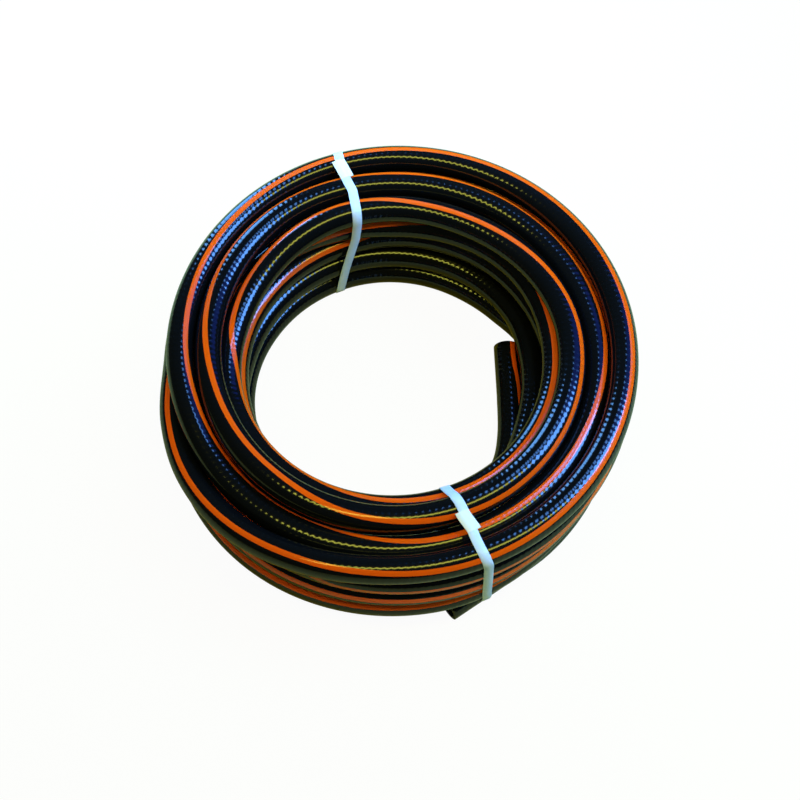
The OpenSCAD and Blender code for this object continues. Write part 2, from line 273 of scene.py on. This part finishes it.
# the same PVC where a knife went through it: matte, a little greyer
cut_face, tree = new_material("hose_cut_pvc")
grain_at = add(tree, "ShaderNodeTexCoord")
grain = add(tree, "ShaderNodeTexNoise", {"Scale": 900.0, "Detail": 3.0},
            {0: grain_at.outputs["Object"]})
drag = add(tree, "ShaderNodeBump", {"Strength": 0.4, "Distance": 0.0001},
           {"Height": grain.outputs[0]})
skin = add(tree, "ShaderNodeBsdfPrincipled",
           {"Base Color": srgb("#1B1B1D"), "Roughness": 0.55, "IOR": 1.53},
           {"Normal": drag.outputs[0]})
add(tree, "ShaderNodeOutputMaterial", links={0: skin.outputs[0]})

# the hose's line, with the twist that turns the stripe to where it faces
line = bpy.data.curves.new("hose_line", "CURVE")
line.dimensions = "3D"
spline = line.splines.new("POLY")
spline.points.add(route_count - 1)
route_co = np.column_stack([route, np.ones(route_count)]).astype(np.float32)
spline.points.foreach_set("co", route_co.ravel())
twist = np.radians(follow(route_t, stripe_at[:, 0], stripe_at[:, 1]))
spline.points.foreach_set("tilt", twist.astype(np.float32))
hose_line = bpy.data.objects.new("hose_line", line)
bpy.context.scene.collection.objects.link(hose_line)

# sweep: a ring of so many sides along the line, flat where it presses on the floor
sweep = bpy.data.node_groups.new("hose_sweep", "GeometryNodeTree")
sweep.interface.new_socket("Geometry", in_out="INPUT", socket_type="NodeSocketGeometry")
hose_sides = 36
for name, kind, value in (("Diameter", "NodeSocketFloat", hose_d),
                          ("Sides", "NodeSocketInt", hose_sides),
                          ("Floor", "NodeSocketFloat", 0.0)):
    socket = sweep.interface.new_socket(name, in_out="INPUT", socket_type=kind)
    socket.default_value = value
sweep.interface.new_socket("Cover", in_out="INPUT", socket_type="NodeSocketMaterial")
sweep.interface.new_socket("Geometry", in_out="OUTPUT", socket_type="NodeSocketGeometry")
given = add(sweep, "NodeGroupInput")
level = add(sweep, "GeometryNodeSetCurveNormal", {"mode": "Z_UP"},
            {0: given.outputs["Geometry"]})
line_at = add(sweep, "GeometryNodeSplineParameter")
keep_along = add(sweep, "GeometryNodeCaptureAttribute")
keep_along.capture_items.new("FLOAT", "Along")
sweep.links.new(level.outputs[0], keep_along.inputs[0])
sweep.links.new(line_at.outputs["Length"], keep_along.inputs[1])
radius = add(sweep, "ShaderNodeMath", {"operation": "MULTIPLY", 1: 0.5},
             {0: given.outputs["Diameter"]})
one_more = add(sweep, "ShaderNodeMath", {"operation": "ADD", 1: 1.0},
               {0: given.outputs["Sides"]})
ring = add(sweep, "GeometryNodeCurveArc", {"Start Angle": 0.0, "Sweep Angle": 2 * math.pi},
           {"Resolution": one_more.outputs[0], "Radius": radius.outputs[0]})
ring_at = add(sweep, "GeometryNodeSplineParameter")
keep_around = add(sweep, "GeometryNodeCaptureAttribute")
keep_around.capture_items.new("FLOAT", "Around")
sweep.links.new(ring.outputs[0], keep_around.inputs[0])
sweep.links.new(ring_at.outputs["Factor"], keep_around.inputs[1])
tube = add(sweep, "GeometryNodeCurveToMesh", {},
           {"Curve": keep_along.outputs[0], "Profile Curve": keep_around.outputs[0]})
pair = add(sweep, "ShaderNodeCombineXYZ", {},
           {0: keep_around.outputs[1], 1: keep_along.outputs[1]})
store = add(sweep, "GeometryNodeStoreNamedAttribute",
            {"data_type": "FLOAT2", "domain": "CORNER", "Name": "hose_uv"},
            {"Geometry": tube.outputs[0], "Value": pair.outputs[0]})
join = add(sweep, "GeometryNodeMergeByDistance", {"Distance": 0.00002},
           {"Geometry": store.outputs[0]})
where = add(sweep, "GeometryNodeInputPosition")
parts = add(sweep, "ShaderNodeSeparateXYZ", {}, {0: where.outputs[0]})
stand = add(sweep, "ShaderNodeMath", {"operation": "MAXIMUM"},
            {0: parts.outputs[2], 1: given.outputs["Floor"]})
pressed = add(sweep, "ShaderNodeCombineXYZ", {},
              {0: parts.outputs[0], 1: parts.outputs[1], 2: stand.outputs[0]})
flat = add(sweep, "GeometryNodeSetPosition", {},
           {"Geometry": join.outputs[0], "Position": pressed.outputs[0]})
smooth = add(sweep, "GeometryNodeSetShadeSmooth", {}, {0: flat.outputs[0]})
real = add(sweep, "GeometryNodeRealizeInstances", {}, {0: smooth.outputs[0]})
paint = add(sweep, "GeometryNodeSetMaterial", {},
            {"Geometry": real.outputs[0], "Material": given.outputs["Cover"]})
add(sweep, "NodeGroupOutput", {}, {0: paint.outputs[0]})


def grow(maker, tree_group, inputs):
    """runs a geometry tree on an object and returns the result as a plain mesh"""
    modifier = maker.modifiers.new(tree_group.name, "NODES")
    modifier.node_group = tree_group
    for item in tree_group.interface.items_tree:
        if item.in_out == "INPUT" and item.name in inputs:
            modifier[item.identifier] = inputs[item.name]
    bpy.context.view_layer.update()
    grown = maker.evaluated_get(bpy.context.evaluated_depsgraph_get())
    mesh = bpy.data.meshes.new_from_object(grown)
    maker.modifiers.remove(modifier)
    return mesh


hose_mesh = grow(hose_line, sweep,
                 {"Diameter": hose_d, "Sides": hose_sides, "Floor": 0.0, "Cover": cover})
bpy.data.objects.remove(hose_line)

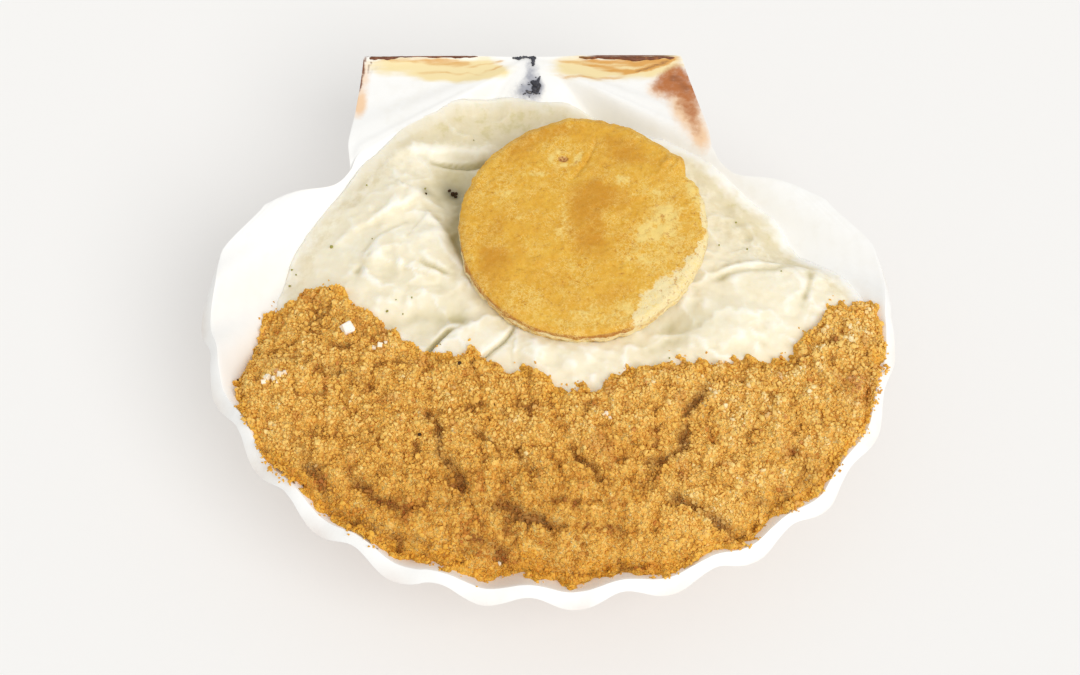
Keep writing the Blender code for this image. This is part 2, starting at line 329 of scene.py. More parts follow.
def close_below(
    mesh: bmesh.types.BMesh,
    pole: Triple,
    tuck: Callable[[Array, Array], Array] | None = None,
    inwards: float = 10.0,
) -> None:
    """Closes an open sheet by drawing its edge down to one hidden pole.

    Args:
        mesh: the sheet.
        pole: where the edge is drawn together.
        tuck: gives the height that the edge keeps while it first runs inwards.
        inwards: how far it first runs.
    """
    rim = [edge for edge in mesh.edges if edge.is_boundary]
    if tuck:
        drawn = bmesh.ops.extrude_edge_only(mesh, edges=rim)["geom"]
        ring = [part for part in drawn if isinstance(part, bmesh.types.BMVert)]
        rows = places(ring)
        gap = np.array(pole[:2]) - rows[:, :2]
        rows[:, :2] += gap * np.minimum(1.0, inwards / np.hypot(*gap.T))[:, None]
        rows[:, 2] = tuck(rows[:, 0], rows[:, 1])
        settle(ring, rows)
        rim = [part for part in drawn if isinstance(part, bmesh.types.BMEdge)]
    drawn = bmesh.ops.extrude_edge_only(mesh, edges=rim)["geom"]
    corners = [part for part in drawn if isinstance(part, bmesh.types.BMVert)]
    bmesh.ops.pointmerge(mesh, verts=corners, merge_co=Vector(pole) * MM)
    face_out(mesh)


def face_out(mesh: bmesh.types.BMesh) -> None:
    """Turns the faces of a closed mesh outwards."""
    bmesh.ops.recalc_face_normals(mesh, faces=mesh.faces)
    if mesh.calc_volume(signed=True) < 0.0:
        bmesh.ops.reverse_faces(mesh, faces=mesh.faces)


def proud(piece: bpy.types.Object, rounds: int) -> Array:
    """How far each vertex stands above the ground about it.

    Args:
        piece: the piece.
        rounds: how often heights are evened out with their neighbours' first.

    Returns:
        The heights in millimetres, below 0 in hollows.
    """
    ends = np.empty(len(piece.data.edges) * 2, dtype=np.int32)
    piece.data.edges.foreach_get("vertices", ends)
    first, second = ends.reshape(-1, 2).T
    height = corners_of(piece)[:, 2]
    count = np.bincount(ends, minlength=len(height))
    even = height.copy()
    for _ in range(rounds):
        total = np.bincount(first, even[second], len(even)) + np.bincount(second, even[first], len(even))
        even = 0.5 * even + 0.5 * total / count
    return height - even


def marks(piece: bpy.types.Object, name: str, values: Array) -> None:
    """Stores one number for each vertex under a name that materials read."""
    layer = piece.data.attributes.new(name, "FLOAT", "POINT")
    layer.data.foreach_set("value", np.ascontiguousarray(values, dtype=np.float32))


def corners_of(piece: bpy.types.Object) -> Array:
    """The places of a finished piece's vertices, in millimetres.

    Args:
        piece: the piece.

    Returns:
        One row for each vertex.
    """
    flat = np.empty(len(piece.data.vertices) * 3, dtype=np.float32)
    piece.data.vertices.foreach_get("co", flat)
    return flat.reshape(-1, 3).astype(float) / MM


def finish_piece(
    name: str,
    mesh: bmesh.types.BMesh,
    material: bpy.types.Material,
    nodes: tuple[str, ...] = (),
    smooth: bool = True,
) -> bpy.types.Object:
    """Stores a mesh as a piece of the dish.

    Args:
        name: the piece's name.
        mesh: its finished mesh, which is freed.
        material: its finish.
        nodes: the plain solids it stands for.
        smooth: whether it is shaded round.

    Returns:
        The piece.
    """
    data = bpy.data.meshes.new(name)
    mesh.to_mesh(data)
    mesh.free()
    return dress(name, data, material, nodes, smooth)


def dress(
    name: str,
    data: bpy.types.Mesh,
    material: bpy.types.Material,
    nodes: tuple[str, ...] = (),
    smooth: bool = True,
) -> bpy.types.Object:
    """Makes a piece from stored mesh data, as finish_piece does.

    Args:
        name: the piece's name.
        data: its mesh, in metres.
        material: its finish.
        nodes: the CAD nodes it stands for.
        smooth: whether its faces are shaded as one surface.

    Returns:
        The piece.
    """
    data.polygons.foreach_set("use_smooth", [smooth] * len(data.polygons))
    data.materials.append(material)
    piece = bpy.data.objects.new(name, data)
    bpy.context.scene.collection.objects.link(piece)
    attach(piece, "root")
    if nodes:
        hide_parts(*nodes)
    LOG.info("%s: %d faces", name, len(data.polygons))
    return piece


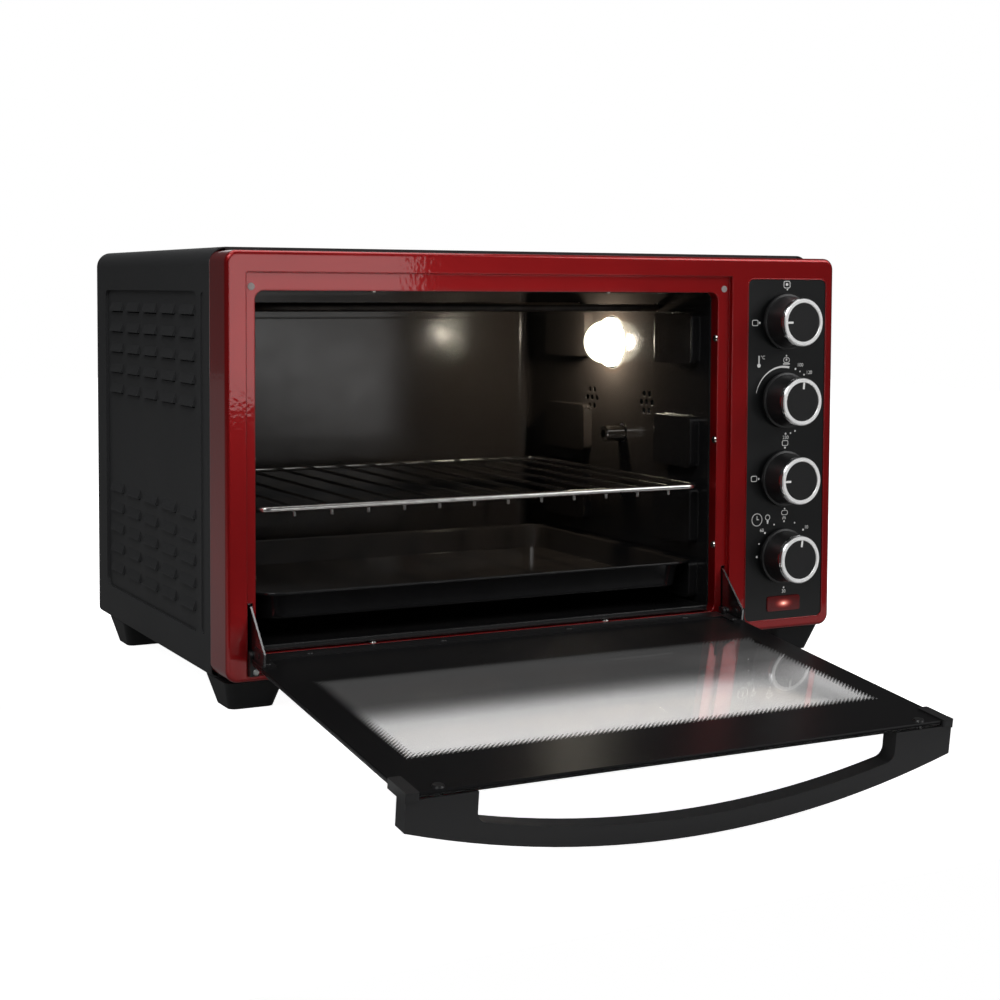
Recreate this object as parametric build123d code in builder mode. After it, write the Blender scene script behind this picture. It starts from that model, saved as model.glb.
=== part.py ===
from build123d import *
from math import cos, radians, sin
import os

# Countertop mini oven with its door open: louvred cabinet, red front frame, enamelled cavity and glass door.
# Millimetres. X runs to the right, Y to the back, Z up.
# The origin is on the worktop, below the middle of the front frame's face.

# Driving dimensions
width = 560
body_depth = 356
cabinet_bottom = 22
cabinet_top = 351
cabinet_radius = 13
cabinet_sheet = 1.0
frame_depth = 37
frame_bottom = 24
frame_top = 348
frame_radius = 9.5
frame_sheet = 1.5
window_left = -255.5
window_right = 160.5
window_bottom = 44
window_top = 318
window_radius = 7
cavity_rear = 343
liner_sheet = 1.0
door_open_angle = 96.5
pivot_y = 2.0
pivot_z = 42.7
glass_thickness = 4
glass_height = 287
slack = 0.3

# Places that follow from them
frame_middle = (frame_top + frame_bottom) / 2
frame_height = frame_top - frame_bottom
window_width = window_right - window_left
window_height = window_top - window_bottom
window_x = (window_left + window_right) / 2
window_z = (window_top + window_bottom) / 2
reveal_depth = 14
recess_depth = 4
recess_left = window_left - 8
recess_right = window_right + 12
recess_bottom = 28.5
recess_top = 331.7
recess_x = (recess_left + recess_right) / 2
recess_z = (recess_bottom + recess_top) / 2
recess_width = recess_right - recess_left
recess_height = recess_top - recess_bottom
floor_back = recess_depth + frame_sheet

# The door has its own frame: x to the right, then towards the hinge, then up off the glass's inner face.
tilt = radians(door_open_angle - 90)
forward = (0, -cos(tilt), -sin(tilt))
glass_up = (0, -sin(tilt), cos(tilt))
door_plane = Plane(origin=(0, pivot_y, pivot_z), x_dir=(1, 0, 0), z_dir=glass_up)


def front_plane(y):
    """Upright plane that faces the viewer at depth y, drawn in x and z."""
    return Plane.XZ.offset(-y)


def side_plane(x):
    """Upright plane across the body at x, drawn in y and z."""
    return Plane.YZ.offset(x)


def door_section(x):
    """Plane across the door at x, drawn from the hinge to the free edge and up off the glass."""
    return Plane(origin=(x, pivot_y, pivot_z), x_dir=forward, z_dir=(-1, 0, 0))


def turn_on_y(x, z, outline, mode=Mode.ADD):
    """Turn an outline of (radius, depth) points about a front-to-back axis."""
    with BuildSketch(Plane.XY.offset(z)) as section:
        Polygon([(x + radius, y) for radius, y in outline], align=None)
    revolve(section.sketch, axis=Axis((x, 0, z), (0, 1, 0)), mode=mode)


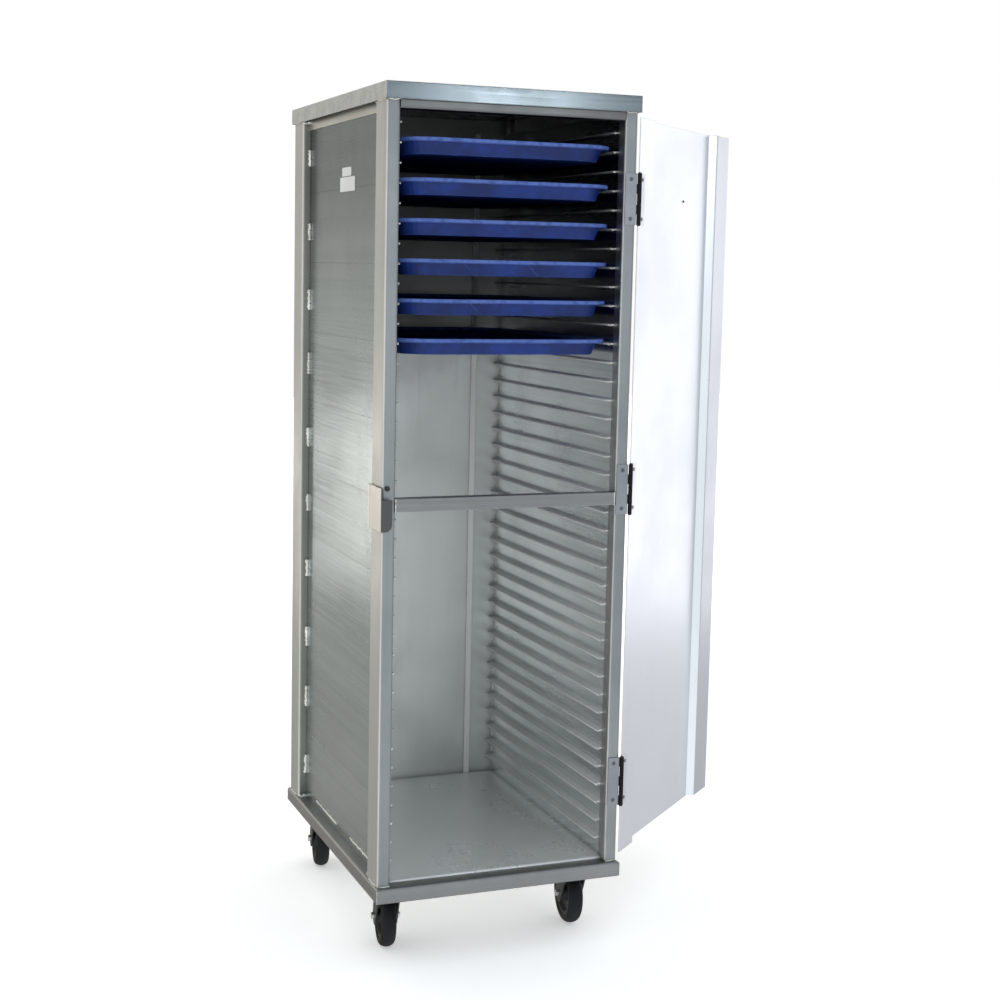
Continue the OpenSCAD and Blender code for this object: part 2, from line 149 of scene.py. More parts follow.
def softbox(name, place, target, width, height, brightness, colour=(1, 1, 1), mirrored=True):
    """A large flat light aimed at a point; brightness is that of its surface."""
    lamp = bpy.data.lights.new(name, "AREA")
    lamp.shape = "RECTANGLE"
    lamp.size = width
    lamp.size_y = height
    lamp.energy = brightness * width * height * math.pi
    lamp.color = colour
    light = bpy.data.objects.new(name, lamp)
    scene.collection.objects.link(light)
    light.location = place
    light.rotation_euler = (Vector(target) - Vector(place)).to_track_quat("-Z", "Y").to_euler()
    light.visible_camera = False
    light.visible_glossy = mirrored


WARM, COOL, PALE_BLUE = (1.0, 0.95, 0.87), (0.90, 0.95, 1.0), (0.95, 0.96, 1.0)

# Brightness and colour of the studio round the object, by direction.
FRONT_LOW, FRONT_HIGH = (0.98, 1.04, 1.08, 1), (0.44, 0.50, 0.55, 1)
BEHIND_FLOOR = (0.36, 0.35, 0.33, 1)
BEHIND_LOW, BEHIND_HIGH = (0.46, 0.455, 0.43, 1), (0.66, 0.65, 0.61, 1)
RIGHT_LOW, RIGHT_HIGH = (0.72, 0.73, 0.77, 1), (0.50, 0.52, 0.55, 1)
LEFT = (1.15, 1.15, 1.15, 1)


def studio_air(group):
    """The studio round the object: cool in front, warm and dim behind, brightest on the left."""
    way = group.add("ShaderNodeSeparateXYZ")
    group.link(group.add("ShaderNodeTexCoord").outputs["Generated"], way.inputs[0])
    side, depth, rise = way.outputs
    front = group.blend(group.spread(rise, -0.04, 0.12), FRONT_LOW, FRONT_HIGH)
    behind = group.blend(group.spread(rise, -0.10, 0.03), BEHIND_LOW, BEHIND_HIGH)
    low = group.blend(group.spread(rise, -0.36, -0.29), BEHIND_FLOOR, behind)
    right = group.blend(group.spread(rise, -0.28, -0.08), RIGHT_LOW, RIGHT_HIGH)
    air = group.blend(group.spread(depth, -0.1, 0.3), front, low)
    air = group.blend(group.spread(side, 0.6, 0.85), air, right)
    return group.blend(group.spread(side, -0.72, -0.86), air, LEFT)


def set_up_light():
    softbox("front_softbox", place=(-2.2, -4.8, 2.6), target=(0, 0, 0.9), width=2.6, height=2.2,
            brightness=0.8, colour=COOL)
    softbox("right_softbox", place=(4.6, 1.5, 1.42), target=(0.4, -0.2, 1.0), width=3.4, height=3.5,
            brightness=0.86, colour=PALE_BLUE)
    softbox("left_softbox", place=(-1.92, 3.9, 0.38), target=(-0.25, -0.2, 0.9), width=0.6, height=0.8,
            brightness=2.9, colour=WARM)
    softbox("glint_softbox", place=(1.45, -4.0, 2.12), target=(0.0, -0.3, 1.7), width=0.25, height=0.5,
            brightness=20.0, colour=COOL)
    softbox("paper_wash", place=(0, 0.5, 7.0), target=(0, 0.5, 0), width=16, height=16,
            brightness=0.40, mirrored=False)
    world = bpy.data.worlds.new("studio_air")
    world.use_nodes = True
    group = Group(world.node_tree)
    air = world.node_tree.nodes["Background"]
    group.link(studio_air(group), air.inputs["Color"])
    paper = group.add("ShaderNodeBackground")
    paper.inputs["Color"].default_value = (1, 1, 1, 1)
    either = group.add("ShaderNodeMixShader")
    group.link(group.add("ShaderNodeLightPath").outputs["Is Camera Ray"], either.inputs[0])
    group.link(air.outputs[0], either.inputs[1])
    group.link(paper.outputs[0], either.inputs[2])
    group.link(either.outputs[0], world.node_tree.nodes["World Output"].inputs["Surface"])
    scene.world = world
    scene.view_settings.view_transform = "Standard"
    scene.view_settings.exposure = 0.0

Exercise
Make an exact transcription of the lines from the line with "Keep writing the" through the line with "ground about it.", inclusive, omitting all others.

Problem solution
Keep writing the Blender code for this image. This is part 2, starting at line 329 of scene.py. More parts follow.
def close_below(
    mesh: bmesh.types.BMesh,
    pole: Triple,
    tuck: Callable[[Array, Array], Array] | None = None,
    inwards: float = 10.0,
) -> None:
    """Closes an open sheet by drawing its edge down to one hidden pole.

    Args:
        mesh: the sheet.
        pole: where the edge is drawn together.
        tuck: gives the height that the edge keeps while it first runs inwards.
        inwards: how far it first runs.
    """
    rim = [edge for edge in mesh.edges if edge.is_boundary]
    if tuck:
        drawn = bmesh.ops.extrude_edge_only(mesh, edges=rim)["geom"]
        ring = [part for part in drawn if isinstance(part, bmesh.types.BMVert)]
        rows = places(ring)
        gap = np.array(pole[:2]) - rows[:, :2]
        rows[:, :2] += gap * np.minimum(1.0, inwards / np.hypot(*gap.T))[:, None]
        rows[:, 2] = tuck(rows[:, 0], rows[:, 1])
        settle(ring, rows)
        rim = [part for part in drawn if isinstance(part, bmesh.types.BMEdge)]
    drawn = bmesh.ops.extrude_edge_only(mesh, edges=rim)["geom"]
    corners = [part for part in drawn if isinstance(part, bmesh.types.BMVert)]
    bmesh.ops.pointmerge(mesh, verts=corners, merge_co=Vector(pole) * MM)
    face_out(mesh)


def face_out(mesh: bmesh.types.BMesh) -> None:
    """Turns the faces of a closed mesh outwards."""
    bmesh.ops.recalc_face_normals(mesh, faces=mesh.faces)
    if mesh.calc_volume(signed=True) < 0.0:
        bmesh.ops.reverse_faces(mesh, faces=mesh.faces)


def proud(piece: bpy.types.Object, rounds: int) -> Array:
    """How far each vertex stands above the ground about it.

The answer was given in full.